Another landmark judgement was delivered by the Supreme Court in the case of Alloysmin Industries Vs. Raman Casting Pvt. Ltd. on the issue of delivery of a demand notice. It was held that, “If the demand notice under Section 8 (1) is served on Corporate Debtor either on its Registered Office or its Corporate Office, it should be treated to be valid service of notice under Section 8 and application under Section 9 on failure of payment, if filed after 10 days, is maintainable.”

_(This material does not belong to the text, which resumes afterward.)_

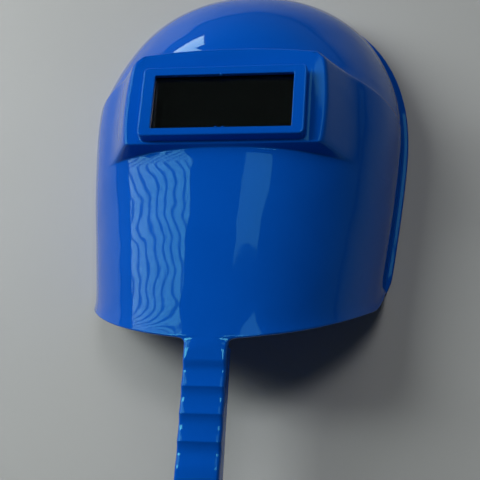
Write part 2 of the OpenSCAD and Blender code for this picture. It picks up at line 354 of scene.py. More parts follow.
# Over these stretches of v the columns leave the brow's edge, down to the chin and up to the dome
FREE_DOWN = (-34, -95)
FREE_UP = (46, 100)

# Rows: of each rounded edge, of the plate above the window, and of the dome
ARC_ROWS = 5
PLATE_STEPS = (0.2, 0.4, 0.6, 0.78, 0.92)
DOME_ROWS = 33


def rim_angle(v, crown, z):
    """Angle at which the section is z high."""
    n = squareness(v)
    share = np.clip(z / np.maximum(crown, 1e-9), 0, 1)
    return np.arcsin(share ** (n / 2))


def x_angle(x, v, inset):
    """Angle at which the section is x from the middle."""
    n = squareness(v)
    return np.arccos(np.clip(x / np.maximum(rim_half(v, inset), 1e-6), 0, 1) ** (n / 2))


def column_x(v):
    """Inner columns at v: straight beside the window, then following the brow's edge."""
    x = np.broadcast_to(INNER_X, v.shape[:-1] + INNER_X.shape).copy()
    shift = brow_half(np.clip(v, BROW_LOW_V, BROW_TOP_V)) - BROW_MID_X
    lobe = ease(ramp(HOLE_X, FOLLOW_X, INNER_X)) * (1 - 0.5 * ramp(*LET_GO_X, INNER_X))
    return x + shift * lobe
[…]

The case of Sandesh Ltd vs. Realm Media Solutions Pvt. Ltd. divulges into the issue of ignorance by the corporate debtor of the demand notice. The appellant rightly issued a demand notice before initiating CIPR against the debtor. No reply being received, the appellant filed a case under the Code. After NCLT rejected the application on the ground that there is no proof that the notice was delivered to the ‘Corporate Debtor’ at the registered office, the appellant issued fresh notice to the current address of the debtor. The appellant further published the notice in two newspapers but failed to get an acknowledgement from the respondent. After this incident, the NCLAT held that, “the Respondent is deliberately avoiding the service of notice and the stand taken by the Appellant that the Respondent is deliberately avoiding to receive the Demand Notice u/s. 8(1) of the Insolvency & Bankruptcy Code (I&B Code) is correct. In the circumstances, we hold that the Demand Notice u/s. 8(1) of the Insolvency & Bankruptcy Code (I&B Code) deemed to have been served on the Respondent and thereby the application u/s. 9 was maintainable.”